What to work on: Quote, without change, all of the lines that follow.

Recorded data:
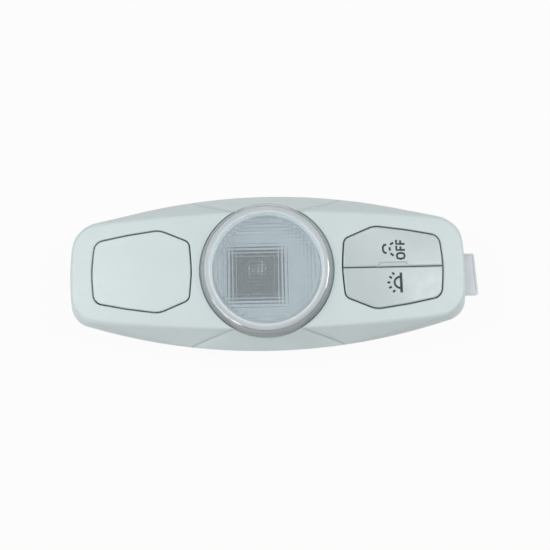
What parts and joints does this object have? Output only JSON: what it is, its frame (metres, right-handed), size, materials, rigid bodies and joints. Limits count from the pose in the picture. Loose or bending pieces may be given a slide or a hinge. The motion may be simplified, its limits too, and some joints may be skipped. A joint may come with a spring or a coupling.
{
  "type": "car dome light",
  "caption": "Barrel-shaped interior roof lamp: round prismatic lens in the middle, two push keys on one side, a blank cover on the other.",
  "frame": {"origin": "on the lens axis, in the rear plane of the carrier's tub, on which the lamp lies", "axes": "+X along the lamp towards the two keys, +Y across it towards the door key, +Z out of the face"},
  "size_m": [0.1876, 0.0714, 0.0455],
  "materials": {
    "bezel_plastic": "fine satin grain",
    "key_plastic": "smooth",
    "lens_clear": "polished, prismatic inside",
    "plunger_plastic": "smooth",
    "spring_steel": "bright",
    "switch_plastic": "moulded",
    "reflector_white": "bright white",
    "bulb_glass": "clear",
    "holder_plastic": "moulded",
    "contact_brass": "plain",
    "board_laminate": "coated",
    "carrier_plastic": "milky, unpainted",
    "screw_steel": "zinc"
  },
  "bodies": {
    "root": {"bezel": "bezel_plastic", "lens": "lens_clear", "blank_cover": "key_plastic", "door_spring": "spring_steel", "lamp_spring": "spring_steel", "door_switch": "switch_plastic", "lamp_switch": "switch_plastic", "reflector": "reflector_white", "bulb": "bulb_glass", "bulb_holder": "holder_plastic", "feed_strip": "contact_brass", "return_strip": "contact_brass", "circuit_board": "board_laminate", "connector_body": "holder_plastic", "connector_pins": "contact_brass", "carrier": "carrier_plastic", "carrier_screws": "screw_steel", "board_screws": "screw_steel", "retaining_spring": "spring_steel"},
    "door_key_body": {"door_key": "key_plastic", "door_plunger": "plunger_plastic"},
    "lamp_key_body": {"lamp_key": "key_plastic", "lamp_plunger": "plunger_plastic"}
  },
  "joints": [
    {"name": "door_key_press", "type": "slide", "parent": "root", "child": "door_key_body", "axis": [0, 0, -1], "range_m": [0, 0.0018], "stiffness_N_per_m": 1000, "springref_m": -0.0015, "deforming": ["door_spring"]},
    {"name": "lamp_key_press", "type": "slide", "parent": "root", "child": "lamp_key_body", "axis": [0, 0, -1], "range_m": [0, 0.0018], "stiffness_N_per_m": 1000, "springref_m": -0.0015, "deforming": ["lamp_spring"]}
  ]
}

Task solution:
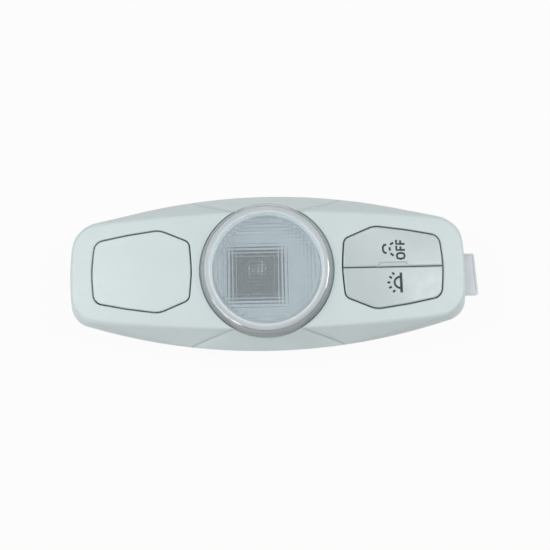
What parts and joints does this object have? Output only JSON: what it is, its frame (metres, right-handed), size, materials, rigid bodies and joints. Limits count from the pose in the picture. Loose or bending pieces may be given a slide or a hinge. The motion may be simplified, its limits too, and some joints may be skipped. A joint may come with a spring or a coupling.
{
  "type": "car dome light",
  "caption": "Barrel-shaped interior roof lamp: round prismatic lens in the middle, two push keys on one side, a blank cover on the other.",
  "frame": {"origin": "on the lens axis, in the rear plane of the carrier's tub, on which the lamp lies", "axes": "+X along the lamp towards the two keys, +Y across it towards the door key, +Z out of the face"},
  "size_m": [0.1876, 0.0714, 0.0455],
  "materials": {
    "bezel_plastic": "fine satin grain",
    "key_plastic": "smooth",
    "lens_clear": "polished, prismatic inside",
    "plunger_plastic": "smooth",
    "spring_steel": "bright",
    "switch_plastic": "moulded",
    "reflector_white": "bright white",
    "bulb_glass": "clear",
    "holder_plastic": "moulded",
    "contact_brass": "plain",
    "board_laminate": "coated",
    "carrier_plastic": "milky, unpainted",
    "screw_steel": "zinc"
  },
  "bodies": {
    "root": {"bezel": "bezel_plastic", "lens": "lens_clear", "blank_cover": "key_plastic", "door_spring": "spring_steel", "lamp_spring": "spring_steel", "door_switch": "switch_plastic", "lamp_switch": "switch_plastic", "reflector": "reflector_white", "bulb": "bulb_glass", "bulb_holder": "holder_plastic", "feed_strip": "contact_brass", "return_strip": "contact_brass", "circuit_board": "board_laminate", "connector_body": "holder_plastic", "connector_pins": "contact_brass", "carrier": "carrier_plastic", "carrier_screws": "screw_steel", "board_screws": "screw_steel", "retaining_spring": "spring_steel"},
    "door_key_body": {"door_key": "key_plastic", "door_plunger": "plunger_plastic"},
    "lamp_key_body": {"lamp_key": "key_plastic", "lamp_plunger": "plunger_plastic"}
  },
  "joints": [
    {"name": "door_key_press", "type": "slide", "parent": "root", "child": "door_key_body", "axis": [0, 0, -1], "range_m": [0, 0.0018], "stiffness_N_per_m": 1000, "springref_m": -0.0015, "deforming": ["door_spring"]},
    {"name": "lamp_key_press", "type": "slide", "parent": "root", "child": "lamp_key_body", "axis": [0, 0, -1], "range_m": [0, 0.0018], "stiffness_N_per_m": 1000, "springref_m": -0.0015, "deforming": ["lamp_spring"]}
  ]
}